Foi ela depois que desconfiou da quebra do sigilo bancário do caseiro e da perseguição movida a ele.
Foi a mídia que estranhou a generosa ajuda dada em dinheiro pela Telemar à então minúscula empresa de jogos eletrônicos de um dos filhos de Lula - mas essa foi uma história deixada de lado.
O caso dos sanguessugas, não - esse nasceu dentro da Controladoria Geral da União. Assim como o caso dos vampiros que desviaram recursos públicos para a venda a preços superfaturados de remédios derivados do sangue.
A verdade é que o governo e o PT comportaram-se em relação a todos esses casos de modo a emperrar sua apuração.
A CPI dos Sanguessugas, por exemplo, teve de ser criada duas vezes até poder funcionar.
A CPI dos Correios que mordeu os calcanhares dos mensaleiros quase não saiu porque o governo manobrou até a última hora para retirar as assinaturas que garantiam sua instalação.
A Polícia Federal apreendeu R$ 1,7 milhão destinado à compra de um dossiê contra políticos do PSDB sem fazer a mínima idéia de que ele fora arrecadado pelo PT - e de que o caso ganharia a importância que ganhou.
Ao se dar conta disso, baixou a bola das investigações.
A poucos dias de ser reeleito, Lula espera que a oposição esqueça tudo que ocorreu até aqui e desista da idéia de disputar um terceiro turno.
Parte da oposição atenderá ao pedido dele. Parte, não.
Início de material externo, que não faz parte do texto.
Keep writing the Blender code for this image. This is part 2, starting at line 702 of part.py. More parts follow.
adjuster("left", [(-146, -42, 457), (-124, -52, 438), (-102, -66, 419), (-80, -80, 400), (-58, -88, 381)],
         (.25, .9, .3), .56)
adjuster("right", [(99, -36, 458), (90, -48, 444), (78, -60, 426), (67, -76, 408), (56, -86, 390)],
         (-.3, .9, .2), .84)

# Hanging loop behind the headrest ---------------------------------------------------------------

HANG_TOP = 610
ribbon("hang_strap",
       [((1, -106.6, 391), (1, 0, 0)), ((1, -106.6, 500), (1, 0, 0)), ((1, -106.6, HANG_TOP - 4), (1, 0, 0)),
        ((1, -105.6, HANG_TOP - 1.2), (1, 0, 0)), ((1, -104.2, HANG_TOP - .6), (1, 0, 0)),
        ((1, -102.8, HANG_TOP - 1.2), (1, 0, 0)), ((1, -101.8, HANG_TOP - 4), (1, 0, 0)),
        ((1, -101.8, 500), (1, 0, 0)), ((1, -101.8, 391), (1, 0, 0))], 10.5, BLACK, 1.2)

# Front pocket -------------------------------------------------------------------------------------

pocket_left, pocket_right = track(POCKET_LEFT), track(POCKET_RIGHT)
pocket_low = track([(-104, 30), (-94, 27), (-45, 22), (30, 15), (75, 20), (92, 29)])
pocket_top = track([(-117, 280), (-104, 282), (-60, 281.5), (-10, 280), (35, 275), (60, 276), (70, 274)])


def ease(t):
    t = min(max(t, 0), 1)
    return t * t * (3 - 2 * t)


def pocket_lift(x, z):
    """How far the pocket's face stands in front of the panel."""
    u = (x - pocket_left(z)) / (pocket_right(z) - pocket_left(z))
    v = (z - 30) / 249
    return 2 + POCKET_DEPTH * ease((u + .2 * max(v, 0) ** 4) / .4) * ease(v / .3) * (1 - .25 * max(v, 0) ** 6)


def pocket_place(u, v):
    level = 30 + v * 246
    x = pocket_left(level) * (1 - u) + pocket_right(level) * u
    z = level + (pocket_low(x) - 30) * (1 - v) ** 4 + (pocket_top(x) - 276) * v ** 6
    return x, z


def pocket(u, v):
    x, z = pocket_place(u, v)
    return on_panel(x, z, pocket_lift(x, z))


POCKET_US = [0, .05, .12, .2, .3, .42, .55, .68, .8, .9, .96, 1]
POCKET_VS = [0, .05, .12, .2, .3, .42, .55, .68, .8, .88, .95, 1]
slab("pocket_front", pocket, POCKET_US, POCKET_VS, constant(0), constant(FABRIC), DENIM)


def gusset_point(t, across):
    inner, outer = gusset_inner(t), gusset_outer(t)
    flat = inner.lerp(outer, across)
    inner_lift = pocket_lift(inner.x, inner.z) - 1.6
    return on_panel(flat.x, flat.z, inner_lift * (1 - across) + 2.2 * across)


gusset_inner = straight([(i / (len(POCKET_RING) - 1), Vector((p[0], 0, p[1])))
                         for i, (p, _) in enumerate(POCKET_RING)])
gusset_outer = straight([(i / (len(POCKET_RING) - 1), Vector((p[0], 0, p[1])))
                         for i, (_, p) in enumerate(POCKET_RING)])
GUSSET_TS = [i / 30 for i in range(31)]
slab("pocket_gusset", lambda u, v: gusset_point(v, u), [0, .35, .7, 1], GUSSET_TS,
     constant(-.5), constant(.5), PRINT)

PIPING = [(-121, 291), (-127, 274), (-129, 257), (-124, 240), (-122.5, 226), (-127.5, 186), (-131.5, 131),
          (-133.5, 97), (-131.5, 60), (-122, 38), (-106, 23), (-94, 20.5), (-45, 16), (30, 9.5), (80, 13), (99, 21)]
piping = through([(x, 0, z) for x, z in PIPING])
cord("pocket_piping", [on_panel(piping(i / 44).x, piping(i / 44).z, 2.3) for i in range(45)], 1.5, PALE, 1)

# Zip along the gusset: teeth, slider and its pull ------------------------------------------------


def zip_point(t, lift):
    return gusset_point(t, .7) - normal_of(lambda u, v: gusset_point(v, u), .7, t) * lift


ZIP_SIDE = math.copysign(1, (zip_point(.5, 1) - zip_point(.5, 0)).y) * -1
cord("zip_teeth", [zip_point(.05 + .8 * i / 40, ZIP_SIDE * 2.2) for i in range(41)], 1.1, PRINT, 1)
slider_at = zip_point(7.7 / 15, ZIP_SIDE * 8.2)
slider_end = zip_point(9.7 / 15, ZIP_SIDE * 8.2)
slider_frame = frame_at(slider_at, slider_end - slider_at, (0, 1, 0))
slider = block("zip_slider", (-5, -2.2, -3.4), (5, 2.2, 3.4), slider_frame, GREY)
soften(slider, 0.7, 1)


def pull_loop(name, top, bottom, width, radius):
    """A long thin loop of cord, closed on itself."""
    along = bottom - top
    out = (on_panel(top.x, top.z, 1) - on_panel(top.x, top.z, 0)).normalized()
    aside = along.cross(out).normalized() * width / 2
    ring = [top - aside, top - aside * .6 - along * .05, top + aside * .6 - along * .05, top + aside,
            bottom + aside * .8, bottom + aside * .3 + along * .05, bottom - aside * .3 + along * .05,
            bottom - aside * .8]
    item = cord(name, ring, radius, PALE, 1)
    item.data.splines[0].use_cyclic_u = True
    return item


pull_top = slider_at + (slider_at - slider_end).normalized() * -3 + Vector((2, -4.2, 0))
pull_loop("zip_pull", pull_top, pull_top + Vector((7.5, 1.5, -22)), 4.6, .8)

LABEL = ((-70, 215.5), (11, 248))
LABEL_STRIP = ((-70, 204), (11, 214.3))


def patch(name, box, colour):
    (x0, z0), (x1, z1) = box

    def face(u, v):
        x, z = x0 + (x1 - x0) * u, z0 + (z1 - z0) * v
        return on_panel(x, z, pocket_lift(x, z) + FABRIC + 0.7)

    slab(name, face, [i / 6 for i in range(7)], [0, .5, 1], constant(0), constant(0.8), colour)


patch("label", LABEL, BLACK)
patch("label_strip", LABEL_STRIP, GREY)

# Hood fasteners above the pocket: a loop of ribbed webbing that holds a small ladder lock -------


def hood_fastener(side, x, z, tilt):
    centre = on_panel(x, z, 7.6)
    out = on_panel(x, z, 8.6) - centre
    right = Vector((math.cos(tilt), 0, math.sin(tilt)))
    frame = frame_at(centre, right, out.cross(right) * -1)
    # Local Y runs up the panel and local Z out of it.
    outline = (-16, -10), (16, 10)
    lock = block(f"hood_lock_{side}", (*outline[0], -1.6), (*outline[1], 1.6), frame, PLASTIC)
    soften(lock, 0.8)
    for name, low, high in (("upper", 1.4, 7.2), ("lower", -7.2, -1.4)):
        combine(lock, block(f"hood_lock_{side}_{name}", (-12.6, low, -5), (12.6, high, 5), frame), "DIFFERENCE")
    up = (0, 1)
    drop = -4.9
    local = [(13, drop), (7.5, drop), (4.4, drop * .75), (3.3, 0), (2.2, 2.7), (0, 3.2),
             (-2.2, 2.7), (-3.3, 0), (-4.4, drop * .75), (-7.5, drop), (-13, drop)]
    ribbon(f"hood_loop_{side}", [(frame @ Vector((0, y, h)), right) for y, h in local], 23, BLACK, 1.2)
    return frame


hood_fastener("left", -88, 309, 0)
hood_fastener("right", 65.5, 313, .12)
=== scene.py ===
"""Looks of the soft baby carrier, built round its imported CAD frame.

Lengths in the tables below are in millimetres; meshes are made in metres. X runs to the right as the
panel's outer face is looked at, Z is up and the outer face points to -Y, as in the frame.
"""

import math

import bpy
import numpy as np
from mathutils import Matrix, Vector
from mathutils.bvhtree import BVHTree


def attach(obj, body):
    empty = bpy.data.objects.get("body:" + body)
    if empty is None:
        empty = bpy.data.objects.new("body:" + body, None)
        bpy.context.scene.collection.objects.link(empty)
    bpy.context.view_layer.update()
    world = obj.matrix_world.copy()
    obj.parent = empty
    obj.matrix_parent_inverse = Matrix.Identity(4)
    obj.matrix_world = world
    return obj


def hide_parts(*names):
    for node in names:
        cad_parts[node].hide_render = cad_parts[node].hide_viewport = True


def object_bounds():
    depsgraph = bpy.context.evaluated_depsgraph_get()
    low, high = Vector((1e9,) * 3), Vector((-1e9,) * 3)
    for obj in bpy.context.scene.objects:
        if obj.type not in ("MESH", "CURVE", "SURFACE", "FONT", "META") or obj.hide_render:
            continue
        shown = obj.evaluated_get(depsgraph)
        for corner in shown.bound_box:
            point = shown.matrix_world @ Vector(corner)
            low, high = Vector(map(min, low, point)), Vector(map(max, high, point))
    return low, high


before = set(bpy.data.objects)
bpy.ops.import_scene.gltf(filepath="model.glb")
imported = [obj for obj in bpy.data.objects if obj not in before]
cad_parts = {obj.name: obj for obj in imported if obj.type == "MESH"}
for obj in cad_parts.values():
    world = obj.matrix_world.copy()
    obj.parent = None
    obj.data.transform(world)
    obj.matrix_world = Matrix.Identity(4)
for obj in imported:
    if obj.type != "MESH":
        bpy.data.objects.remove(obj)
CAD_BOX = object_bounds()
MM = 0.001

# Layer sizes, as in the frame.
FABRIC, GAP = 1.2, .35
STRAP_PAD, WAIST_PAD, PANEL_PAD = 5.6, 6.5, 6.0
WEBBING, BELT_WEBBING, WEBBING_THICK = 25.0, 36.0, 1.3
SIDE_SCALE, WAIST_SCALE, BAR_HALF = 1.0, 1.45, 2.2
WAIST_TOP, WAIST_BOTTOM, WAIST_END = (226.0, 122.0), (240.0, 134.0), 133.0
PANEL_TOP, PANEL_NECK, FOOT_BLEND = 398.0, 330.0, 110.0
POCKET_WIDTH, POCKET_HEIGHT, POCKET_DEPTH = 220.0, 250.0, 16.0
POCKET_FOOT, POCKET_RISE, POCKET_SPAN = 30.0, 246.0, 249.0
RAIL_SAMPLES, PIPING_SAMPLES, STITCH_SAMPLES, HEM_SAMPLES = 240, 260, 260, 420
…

Mas o terceiro turno não depende da oposição. Depende dos desdobramentos de ações que tramitam na Justiça e de denúncias que venham a ser oferecidas pelo Ministério Público e pela Procuradoria Geral da República.
Se restar provado que o caso do dossiê constitui crime eleitoral do qual se beneficiaria a campanha de Lula, ele não poderá ser remetido para o fundo de uma gaveta só porque Lula foi reeleito.
Mesmo assim, a hipótese do terceiro turno é remota. Meia dúzia de ministros do Tribunal Superior Eleitoral não teria peito de tomar de Lula um mandato conferido por mais de 50 milhões de eleitores.
O governo faz alarido em torno do terceiro turno só para acuar a oposição e, se possível, domesticá-la.